I think a lot about obesity and about why so many people I see out and about are grossly, often morbidly, fat. And the other day, while eating a pre-show meal in a burger bar in Chichester – not my usual choice but it made a change – I had what felt like a flash of insight. Maybe not like the apple landing on Newton’s head or Archimedes jumping out of the bath but a sudden realisation nonetheless. So much so that, straying temporarily outside my usual field of writing, I feel an overwhelming urge to share it.

In Best Burgers, or whatever the place in Chichester is called, I carefully ordered a veggie burger without a bun and asked for a side salad as well. Naïve, I know, but I was astonished when it came with a large portion of chips. When I pointed out that I hadn’t ordered “fries” the waiter told me that they’re standard with any burger order. Then I looked round and noticed that everyone else in the room was tucking into a large bread bun AND chips – a double dose, in other words of carbohydrate.  Come to think of it, I see it every time I walk past McDonalds to get to the loos in motorway service stations .

Now, cards on the table. I am not, obviously, a qualified nutritionist. My claim to know anything at all about the subject stems from a period in the early 1980s when my husband got the start-your-own-business-thing out of his system and set up a whole foods company which ran for seven years. When I wasn’t teaching (I had a full time post!) I energetically made things for him to sell, went out in the evenings giving talks about our products and teaching vegetarian cookery at weekends. It taught me quite a lot about food, eating and health.

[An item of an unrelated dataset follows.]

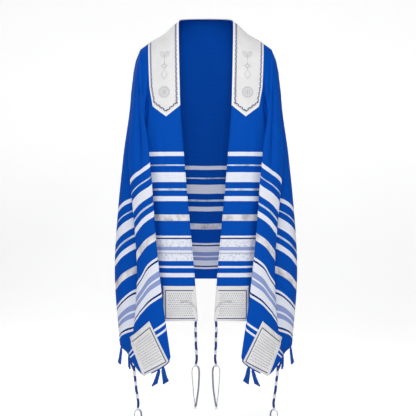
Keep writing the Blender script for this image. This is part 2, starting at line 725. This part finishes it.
outerTop = (crestX, -crestZ)
front = clothPatch(between(placeStops, *band["places"]), between(fallStops, *band["falls"]), band["gap"])
outline = [outerTop] + [band[corner] for corner in ("bend", "lowCorner", "point", "innerCorner")]
for end, start in zip(outline, outline[1:]):
    cutBeyond(front, start, end)
behind = clothPatch(between(placeStops, shape["arm"], backMiddle), between(fallStops, 0.0, 1.0), band["gap"])
cutOff(behind, Vector((0, 0, crestZ)) * cm, Vector((0, 0, -1)))
half = bmesh.new()
addCopy(half, front)
addCopy(half, behind)
bmesh.ops.remove_doubles(half, verts=half.verts, dist=0.00005)
front.free()
behind.free()
bandTree = BVHTree.FromBMesh(half)
atarah = finishPiece("atarahBand", bothSides(half), finishes["satin"], band["thickness"],
                     replaced=("atarah",))
print("atarah laid")


def onSurface(tree, x, depth, lift, behind=False):
    # the point of a laid piece straight in front of x and depth, raised by lift metres, and its normal
    side = 1 if behind else -1
    spot, normal, _, _ = tree.ray_cast(Vector((x * cm, side * 1.0, -depth * cm)), Vector((0, -side, 0)))
    if spot is None:
        return None
    if normal.y * side < 0:
        normal = -normal
    return spot + normal * lift, normal


def evenly(points, pitch):
    # points at an even pitch along a path of (point, normal), with their direction
    found, carried = [], 0.0
    for (start, normal), (end, _) in zip(points, points[1:]):
        run = end - start
        length = run.length
        if length < 1e-7:
            continue
        while carried <= length:
            found.append((start + run * (carried / length), normal, run / length))
            carried += pitch
        carried -= length
    return found


def addMark(mesh, spot, normal, run, size, rings=1):
    # a small rounded stitch or leaf: length along run, width and height
    side = normal.cross(run).normalized()
    run = side.cross(normal).normalized()
    turn = Matrix((run, side, normal)).transposed().to_4x4()
    scale = Matrix.Diagonal((size[0] / 2 * cm, size[1] / 2 * cm, size[2] * cm, 1.0))
    place = Matrix.Translation(spot) @ turn @ scale
    bmesh.ops.create_icosphere(mesh, subdivisions=rings, radius=1.0, matrix=place)


def layRibbon(target, points, width, height):
    # adds a domed tape along a path of (point, normal)
    tape = bmesh.new()
    bmesh.ops.create_grid(tape, x_segments=len(points) - 1, y_segments=4, size=0.5)
    for vertex in tape.verts:
        index = round((vertex.co.x + 0.5) * (len(points) - 1))
        spot, normal = points[index]
        before, after = points[max(index - 1, 0)][0], points[min(index + 1, len(points) - 1)][0]
        side = normal.cross((after - before).normalized()).normalized()
        across = vertex.co.y * 2
        vertex.co = spot + side * across * width / 2 * cm + normal * height * (1 - across * across) * cm
    addCopy(target, tape)
    tape.free()


def straight(tree, start, end, lift, step=0.3, behind=False):
    # a straight line over a laid piece, from one (x, depth) to another
    count = max(int(math.dist(start, end) / step), 1)
    spots = [Vector(start).lerp(Vector(end), share) for share in shares(count)]
    return [found for spot in spots if (found := onSurface(tree, *spot, lift, behind))]


def clothLine(spots, lift, back=0.05):
    # a line over the cloth through spots of (place, fall), with normals that look back places to one side
    path = []
    for place, fall in spots:
        spot = clothPoint(place, fall)
        beside = clothPoint(min(place + 0.05, backMiddle), fall) - clothPoint(max(place - back, 0), fall)
        below = clothPoint(place, min(fall + 0.004, 2.0)) - clothPoint(place, fall - 0.004)
        normal = below.cross(beside).normalized()
        path.append((spot + normal * (lift + swell(place, -spot.z / cm) * cm), normal))
    return path


top = band["gap"] + band["thickness"]


def movedLine(start, end, distance):
    # a line of the band's outline, moved in towards the middle of the flap
    run = Vector((end[0] - start[0], end[1] - start[1])).normalized()
    shift = Vector((-run.y, run.x)) * distance
    return (start[0] + shift.x, start[1] + shift.y), (end[0] + shift.x, end[1] + shift.y)


def meet(first, second):
    (ax, ay), (bx, by) = first
    (px, py), (qx, qy) = second
    rx, ry, sx, sy = bx - ax, by - ay, qx - px, qy - py
    share = ((px - ax) * sy - (py - ay) * sx) / (rx * sy - ry * sx)
    return ax + rx * share, ay + ry * share


def bandLines(outerInset, openingInset, lowInset):
    # the paths of a trim: down the outer side, under the point, down the opening edge, and round the back
    outer = movedLine(outerTop, band["bend"], outerInset)
    low = movedLine(band["bend"], band["lowCorner"], outerInset)
    lowOuter = movedLine(band["lowCorner"], band["point"], lowInset)
    lowInner = movedLine(band["point"], band["innerCorner"], lowInset)
    bend, corner, tip = meet(outer, low), meet(low, lowOuter), meet(lowOuter, lowInner)
    edgeX = sectionPoint(0, band["edgeDepth"])[0] + openingInset
    run = (edgeX - lowInner[0][0]) / (lowInner[1][0] - lowInner[0][0])
    edgeDepth = lowInner[0][1] + (lowInner[1][1] - lowInner[0][1]) * run
    lift = band["thickness"]
    aside, lower = band["trimStart"]
    down = straight(bandTree, (outer[0][0], outer[0][1] + lower), bend, lift)
    down += straight(bandTree, bend, corner, lift)
    under = straight(bandTree, corner, tip, lift) + straight(bandTree, tip, (edgeX, edgeDepth), lift)
    openingFalls = between(fallStops, 0.02, fallAt(0, edgeDepth))
    opening = clothLine([(openingInset / band["placeWidth"], fall) for fall in openingFalls], top, 0.0)
    behindDepth = -crestZ - outerInset
    level = straight(bandTree, (outer[0][0] - aside, behindDepth), (0.0, behindDepth), lift, 0.4, True)
    neckPlaces = between(placeStops, neckSide + band["neckStart"], backMiddle)
    neck = clothLine([(place, openingInset / band["fallLength"]) for place in neckPlaces], top)
    return (down, under, opening, level, neck)


edgingHalf = bmesh.new()
outerWidth, openingWidth, lowWidth = band["edgingWidths"]
paths = bandLines(outerWidth / 2, openingWidth / 2, lowWidth / 2)
for path, width in zip(paths, (outerWidth, lowWidth, openingWidth, outerWidth, openingWidth)):
    layRibbon(edgingHalf, path, width, band["edgingHeight"])
edging = finishPiece("atarahEdging", bothSides(edgingHalf), finishes["edging"],
                     band["edgingThickness"])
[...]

I’ve also struggled all my adult life with my own weight which means I’ve probably spent more time than most trying to work out what not to do if you want to keep obesity at bay. I’m not bad at common sense, either.

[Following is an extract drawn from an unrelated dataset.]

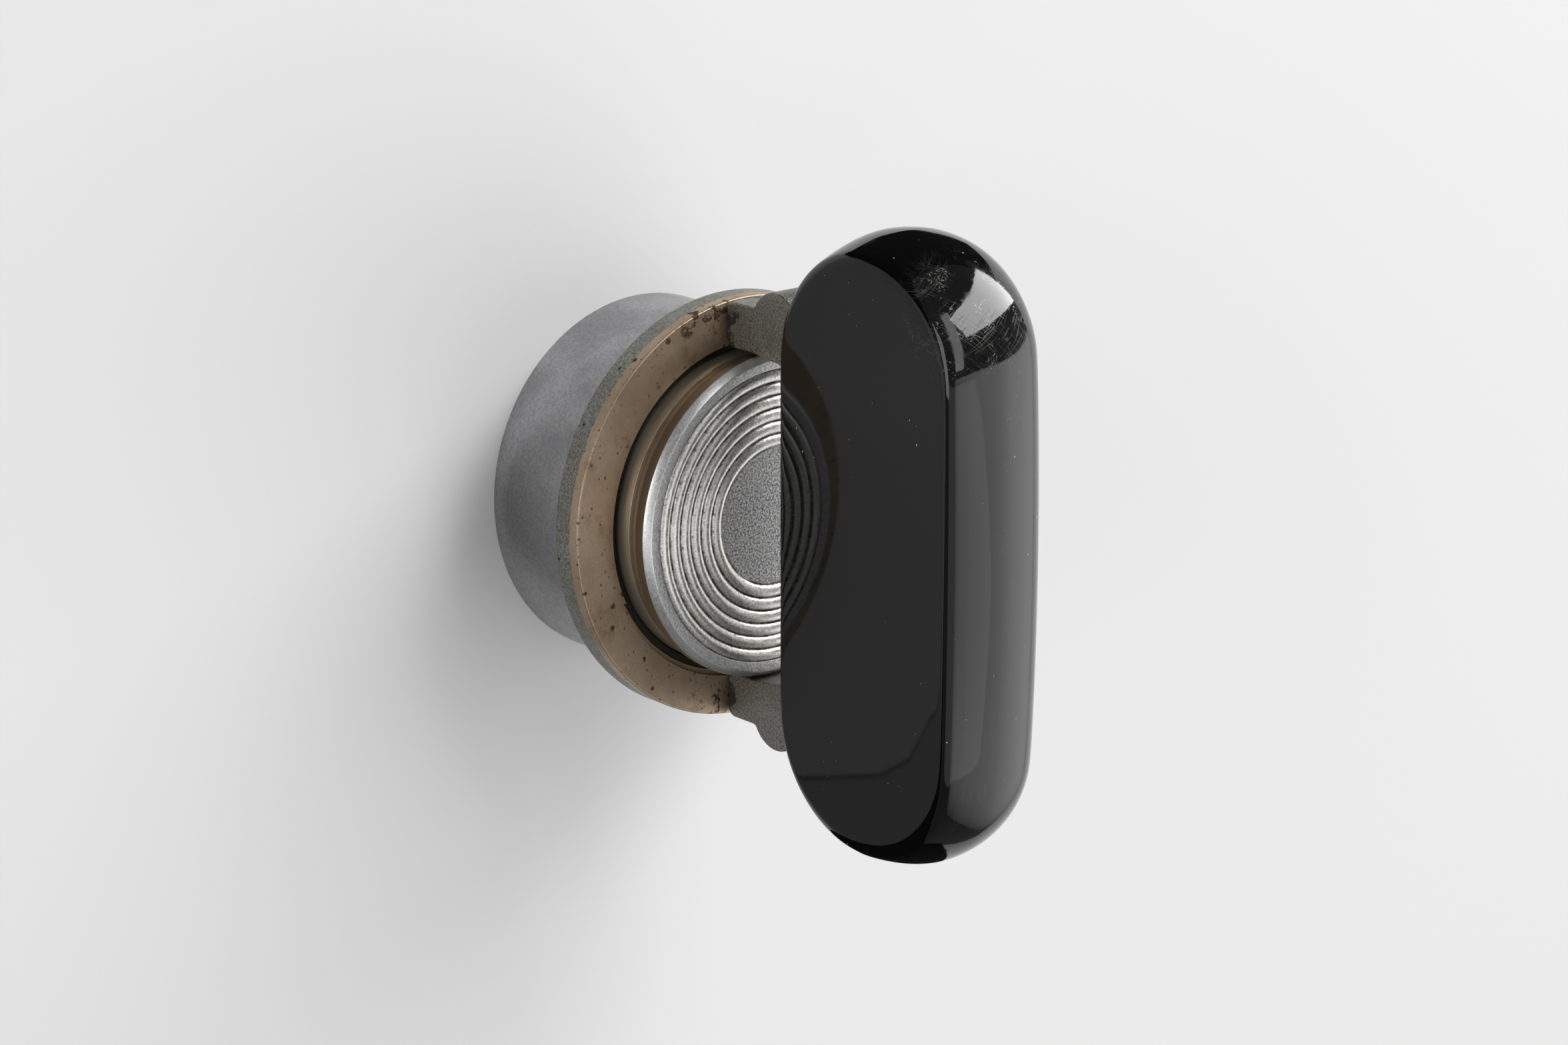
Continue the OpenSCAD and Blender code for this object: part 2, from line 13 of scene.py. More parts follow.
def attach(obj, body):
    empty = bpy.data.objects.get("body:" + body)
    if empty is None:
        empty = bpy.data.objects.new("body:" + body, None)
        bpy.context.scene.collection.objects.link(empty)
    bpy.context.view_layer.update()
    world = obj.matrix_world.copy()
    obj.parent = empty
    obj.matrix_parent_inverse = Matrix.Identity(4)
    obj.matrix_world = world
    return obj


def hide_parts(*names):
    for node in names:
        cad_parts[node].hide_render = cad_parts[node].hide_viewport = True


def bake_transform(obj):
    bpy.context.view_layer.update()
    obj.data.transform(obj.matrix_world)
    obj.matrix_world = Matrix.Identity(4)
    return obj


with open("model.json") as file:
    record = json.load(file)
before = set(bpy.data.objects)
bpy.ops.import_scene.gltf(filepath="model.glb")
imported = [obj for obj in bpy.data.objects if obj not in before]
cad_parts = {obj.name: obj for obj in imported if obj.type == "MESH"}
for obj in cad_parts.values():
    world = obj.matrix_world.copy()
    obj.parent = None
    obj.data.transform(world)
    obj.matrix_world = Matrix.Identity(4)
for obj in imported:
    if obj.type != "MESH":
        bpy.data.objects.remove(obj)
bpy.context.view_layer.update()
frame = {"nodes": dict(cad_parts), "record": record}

MM = 0.001
QUARTER = math.pi / 2
FULL = 2 * math.pi
RIM_Z = 14.0
HINGE = (0.5, 0.0, 21.2)
BEAD_PITCH, BEAD_FIRST = 0.87, 5.135


# ---------------------------------------------------------------- camera

IMAGE_WIDTH = 2352
FOCAL_PX = 6200.0
SENSOR_MM = 36.0
RIGHT = Vector((0.75701, 0.0, 0.65341))
UP = Vector((0.18052, 0.96108, -0.20914))
BACK = Vector((-0.62798, 0.27627, 0.72754))
PLACE = Vector((-170.62, 74.74, 198.81 + RIM_Z)) * MM


def new_object(name, data):
    """An object in the scene."""
    made = bpy.data.objects.new(name, data)
    bpy.context.scene.collection.objects.link(made)
    return made


def facing(right, up, back, place):
    """The matrix of an object at a place, with its X, Y and Z along three directions."""
    return Matrix((
        (right.x, up.x, back.x, place.x),
        (right.y, up.y, back.y, place.y),
        (right.z, up.z, back.z, place.z),
        (0, 0, 0, 1)))


cam_data = bpy.data.cameras.new("camera")
cam_data.sensor_width = SENSOR_MM
cam_data.lens = FOCAL_PX / IMAGE_WIDTH * SENSOR_MM
cam_data.clip_start = 0.005
cam_data.clip_end = 20.0
cam = new_object("camera", cam_data)
cam.matrix_world = facing(RIGHT, UP, BACK, PLACE)
bpy.context.scene.camera = cam


# ---------------------------------------------------------------- mesh helpers

MERGE_MM = 1e-4
SHARP = 32.0
LATHE_STEPS, LATHE_ROUNDING = 240, 3
ROD_SIDES = 64


def mesh_of(bm, name):
    """A mesh made of a bmesh, which is freed."""
    mesh = bpy.data.meshes.new(name)
    bm.to_mesh(mesh)
    bm.free()
    return mesh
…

And double carbohydrates must surely be something we should be campaigning hard against if, as a nation, we’re to avoid what the press delights in dubbing the impending “obesity crisis”?

Just to be clear, carbohydrate especially if it comes from wholegrain or skin-on sources should be part of every diet – in moderation and maybe not at every meal. If you try and cut it out altogether you’ll run short of vitamins and your digestive system will  probably seize up without fibre which is uncomfortable, unpleasant and unhealthy.

But you certainly don’t need two lots at the same meal.

Here, as well as chips with burger buns, is a list of habits which I think we need to change – culturally acceptable (thanks a bunch, America) as many of them have insidiously become. And these are just examples. There are plenty more I could have included.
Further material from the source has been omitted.